[Start]

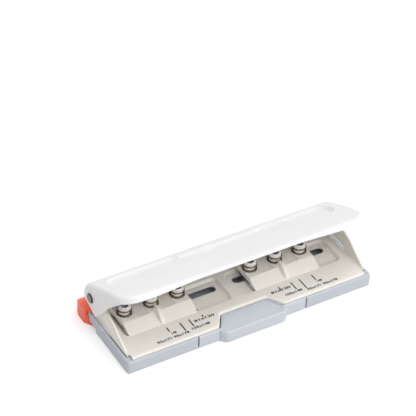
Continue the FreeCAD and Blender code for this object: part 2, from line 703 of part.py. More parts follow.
def lid_volume(inset):
    """Everything under the handle's roll and crowned top, as one solid."""
    radius = ROLL_R - inset
    crown_r = LID_CROWN_R - inset
    half_angle = math.asin(LID_LENGTH / 2 / LID_CROWN_R)
    first = math.pi / 2 - TILT - half_angle
    last = math.pi / 2 - TILT + half_angle * LID_OVERHANG_TURN
    reach = LID_CROWN_R - ROLL_R
    crown_y = ROLL_Y - reach * math.cos(first)
    crown_z = ROLL_Z - reach * math.sin(first)
    x0 = LID_HALF_LENGTH - inset

    def on_roll(angle):
        return V(-x0, ROLL_Y + radius * math.cos(angle), ROLL_Z + radius * math.sin(angle))

    def on_crown(angle):
        return V(-x0, crown_y + crown_r * math.cos(angle), crown_z + crown_r * math.sin(angle))

    low = FLANGE_TIP[1] - 4
    heel = V(-x0, ROLL_Y + radius, low)
    toe = V(-x0, on_crown(last).y, low)
    edges = [
        Part.makeLine(heel, on_roll(0)),
        Part.Arc(on_roll(0), on_roll(first / 2), on_roll(first)).toShape(),
        Part.Arc(on_crown(first), on_crown((first + last) / 2), on_crown(last)).toShape(),
        Part.makeLine(on_crown(last), toe),
        Part.makeLine(toe, heel),
    ]
    return Part.Face(Part.Wire(edges)).extrude(V(2 * x0, 0, 0))


def lid_plan(inset):
    """Prism of the handle's plan: round front corners and a slightly bowed front edge."""
    half = LID_HALF_LENGTH - inset
    corner_r = LID_CORNER_R - inset
    corner_x = LID_HALF_LENGTH - LID_CORNER_R
    bow_v = LID_LENGTH - LID_BOW_R
    corner_v = bow_v + math.sqrt((LID_BOW_R - LID_CORNER_R) ** 2 - corner_x ** 2)
    lean = math.asin(corner_x / (LID_BOW_R - LID_CORNER_R))
    turn = (math.pi / 2 + lean) / 2
    bow_r = LID_BOW_R - inset
    rear_v = -ROLL_R * 4
    place = lid_at_depth(-ROLL_R)

    def corner_point(side, angle):
        return place(side * (corner_x + corner_r * math.sin(angle)), corner_v + corner_r * math.cos(angle))

    right = [corner_point(1, math.pi / 2), corner_point(1, turn), corner_point(1, lean)]
    left = [corner_point(-1, math.pi / 2), corner_point(-1, turn), corner_point(-1, lean)]
    edges = [
        Part.makeLine(place(half, rear_v), right[0]),
        Part.Arc(*right).toShape(),
        Part.Arc(right[2], place(0, bow_v + bow_r), left[2]).toShape(),
        Part.Arc(left[2], left[1], left[0]).toShape(),
        Part.makeLine(left[0], place(-half, rear_v)),
        Part.makeLine(place(-half, rear_v), place(half, rear_v)),
    ]
    return Part.Face(Part.Wire(edges)).extrude(lid_normal() * -(ROLL_R * 6))


def lid_solid(inset):
    """Full volume of the handle's skin, with its top edges rounded."""
    solid = lid_volume(inset).common(lid_plan(inset))
    top_faces = []
    for face in solid.Faces:
        surface = face.Surface
        if isinstance(surface, Part.Cylinder) and abs(surface.Axis.x) > 0.99:
            top_faces.append(face)
    rims = []
    for face in top_faces:
        for edge in face.Edges:
            ends = [vertex.Point for vertex in edge.Vertexes]
            if len(ends) == 2 and near(ends[0].y, ends[1].y) and near(ends[0].z, ends[1].z):
                straight = isinstance(edge.Curve, Part.Line)
                if straight:
                    continue
            rims.append(edge)
    return solid.makeFillet(LID_EDGE_R - inset, rims)


def groove_outline(grow, w):
    """Finger groove with a step in its rear edge, at depth w below the top plane."""
    x1 = GROOVE_HALF + grow
    front = GROOVE_FRONT_V + grow
    back = GROOVE_BACK_V - grow
    step = back + GROOVE_JOG
    jog = GROOVE_JOG_HALF + grow * 0.5
    radius = GROOVE_END_R + grow
    corners = [
        (-x1, front, radius), (x1, front, radius), (x1, back, radius),
        (jog + GROOVE_JOG_SLANT, back, GROOVE_JOG_R), (jog, step, GROOVE_JOG_R),
        (-jog, step, GROOVE_JOG_R), (-jog - GROOVE_JOG_SLANT, back, GROOVE_JOG_R),
        (-x1, back, radius),
    ]
    return outline(corners, lid_at_depth(w))


def groove_volume(drop, grow):
    """Tapered volume pressed down into the top, to the groove's depth plus drop."""
    high = -3.0
    low = GROOVE_DEPTH + drop
    flare = GROOVE_FLARE * (low - drop - high) / GROOVE_DEPTH
    lower = groove_outline(grow, low)
    upper = groove_outline(grow + flare, high + drop)
    return Part.makeLoft([lower, upper], True, True)


def flange_outline():
    """Side view that the two end flanges keep."""
    meet_z = ROLL_Z + math.sqrt(ROLL_R ** 2 - (FLANGE_REAR_Y - ROLL_Y) ** 2)
    beyond_y = ROLL_Y + ROLL_R * 2
    corners = [
        FLANGE_TIP + (FLANGE_TIP_R,), (FLANGE_REAR_Y, FLANGE_HEEL_Z, FLANGE_HEEL_R),
        (FLANGE_REAR_Y, meet_z), (beyond_y, meet_z), (beyond_y, ROLL_Z + ROLL_R * 2),
    ]
    far_v = LID_LENGTH + LIP_END
    for v, w, radius in ((far_v, -ROLL_R, 0), (far_v, LIP_END, 0),
                         (FLANGE_SHOULDER_V, LIP_END, FLANGE_BEND_R),
                         (FLANGE_KNEE_V, FLANGE_KNEE_W, FLANGE_BEND_R)):
        point = lid_frame(0, v, w)
        corners.append((point.y, point.z, radius))
    return corners + [FLANGE_NOSE + (FLANGE_BEND_R,)]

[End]

→ **WRITTEN INSTRUCTION**: Copy the material above verbatim.

→ **EXERCISE OUTPUT**:
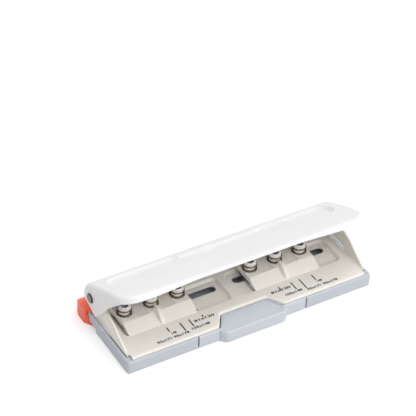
Continue the FreeCAD and Blender code for this object: part 2, from line 703 of part.py. More parts follow.
def lid_volume(inset):
    """Everything under the handle's roll and crowned top, as one solid."""
    radius = ROLL_R - inset
    crown_r = LID_CROWN_R - inset
    half_angle = math.asin(LID_LENGTH / 2 / LID_CROWN_R)
    first = math.pi / 2 - TILT - half_angle
    last = math.pi / 2 - TILT + half_angle * LID_OVERHANG_TURN
    reach = LID_CROWN_R - ROLL_R
    crown_y = ROLL_Y - reach * math.cos(first)
    crown_z = ROLL_Z - reach * math.sin(first)
    x0 = LID_HALF_LENGTH - inset

    def on_roll(angle):
        return V(-x0, ROLL_Y + radius * math.cos(angle), ROLL_Z + radius * math.sin(angle))

    def on_crown(angle):
        return V(-x0, crown_y + crown_r * math.cos(angle), crown_z + crown_r * math.sin(angle))

    low = FLANGE_TIP[1] - 4
    heel = V(-x0, ROLL_Y + radius, low)
    toe = V(-x0, on_crown(last).y, low)
    edges = [
        Part.makeLine(heel, on_roll(0)),
        Part.Arc(on_roll(0), on_roll(first / 2), on_roll(first)).toShape(),
        Part.Arc(on_crown(first), on_crown((first + last) / 2), on_crown(last)).toShape(),
        Part.makeLine(on_crown(last), toe),
        Part.makeLine(toe, heel),
    ]
    return Part.Face(Part.Wire(edges)).extrude(V(2 * x0, 0, 0))


def lid_plan(inset):
    """Prism of the handle's plan: round front corners and a slightly bowed front edge."""
    half = LID_HALF_LENGTH - inset
    corner_r = LID_CORNER_R - inset
    corner_x = LID_HALF_LENGTH - LID_CORNER_R
    bow_v = LID_LENGTH - LID_BOW_R
    corner_v = bow_v + math.sqrt((LID_BOW_R - LID_CORNER_R) ** 2 - corner_x ** 2)
    lean = math.asin(corner_x / (LID_BOW_R - LID_CORNER_R))
    turn = (math.pi / 2 + lean) / 2
    bow_r = LID_BOW_R - inset
    rear_v = -ROLL_R * 4
    place = lid_at_depth(-ROLL_R)

    def corner_point(side, angle):
        return place(side * (corner_x + corner_r * math.sin(angle)), corner_v + corner_r * math.cos(angle))

    right = [corner_point(1, math.pi / 2), corner_point(1, turn), corner_point(1, lean)]
    left = [corner_point(-1, math.pi / 2), corner_point(-1, turn), corner_point(-1, lean)]
    edges = [
        Part.makeLine(place(half, rear_v), right[0]),
        Part.Arc(*right).toShape(),
        Part.Arc(right[2], place(0, bow_v + bow_r), left[2]).toShape(),
        Part.Arc(left[2], left[1], left[0]).toShape(),
        Part.makeLine(left[0], place(-half, rear_v)),
        Part.makeLine(place(-half, rear_v), place(half, rear_v)),
    ]
    return Part.Face(Part.Wire(edges)).extrude(lid_normal() * -(ROLL_R * 6))


def lid_solid(inset):
    """Full volume of the handle's skin, with its top edges rounded."""
    solid = lid_volume(inset).common(lid_plan(inset))
    top_faces = []
    for face in solid.Faces:
        surface = face.Surface
        if isinstance(surface, Part.Cylinder) and abs(surface.Axis.x) > 0.99:
            top_faces.append(face)
    rims = []
    for face in top_faces:
        for edge in face.Edges:
            ends = [vertex.Point for vertex in edge.Vertexes]
            if len(ends) == 2 and near(ends[0].y, ends[1].y) and near(ends[0].z, ends[1].z):
                straight = isinstance(edge.Curve, Part.Line)
                if straight:
                    continue
            rims.append(edge)
    return solid.makeFillet(LID_EDGE_R - inset, rims)


def groove_outline(grow, w):
    """Finger groove with a step in its rear edge, at depth w below the top plane."""
    x1 = GROOVE_HALF + grow
    front = GROOVE_FRONT_V + grow
    back = GROOVE_BACK_V - grow
    step = back + GROOVE_JOG
    jog = GROOVE_JOG_HALF + grow * 0.5
    radius = GROOVE_END_R + grow
    corners = [
        (-x1, front, radius), (x1, front, radius), (x1, back, radius),
        (jog + GROOVE_JOG_SLANT, back, GROOVE_JOG_R), (jog, step, GROOVE_JOG_R),
        (-jog, step, GROOVE_JOG_R), (-jog - GROOVE_JOG_SLANT, back, GROOVE_JOG_R),
        (-x1, back, radius),
    ]
    return outline(corners, lid_at_depth(w))


def groove_volume(drop, grow):
    """Tapered volume pressed down into the top, to the groove's depth plus drop."""
    high = -3.0
    low = GROOVE_DEPTH + drop
    flare = GROOVE_FLARE * (low - drop - high) / GROOVE_DEPTH
    lower = groove_outline(grow, low)
    upper = groove_outline(grow + flare, high + drop)
    return Part.makeLoft([lower, upper], True, True)


def flange_outline():
    """Side view that the two end flanges keep."""
    meet_z = ROLL_Z + math.sqrt(ROLL_R ** 2 - (FLANGE_REAR_Y - ROLL_Y) ** 2)
    beyond_y = ROLL_Y + ROLL_R * 2
    corners = [
        FLANGE_TIP + (FLANGE_TIP_R,), (FLANGE_REAR_Y, FLANGE_HEEL_Z, FLANGE_HEEL_R),
        (FLANGE_REAR_Y, meet_z), (beyond_y, meet_z), (beyond_y, ROLL_Z + ROLL_R * 2),
    ]
    far_v = LID_LENGTH + LIP_END
    for v, w, radius in ((far_v, -ROLL_R, 0), (far_v, LIP_END, 0),
                         (FLANGE_SHOULDER_V, LIP_END, FLANGE_BEND_R),
                         (FLANGE_KNEE_V, FLANGE_KNEE_W, FLANGE_BEND_R)):
        point = lid_frame(0, v, w)
        corners.append((point.y, point.z, radius))
    return corners + [FLANGE_NOSE + (FLANGE_BEND_R,)]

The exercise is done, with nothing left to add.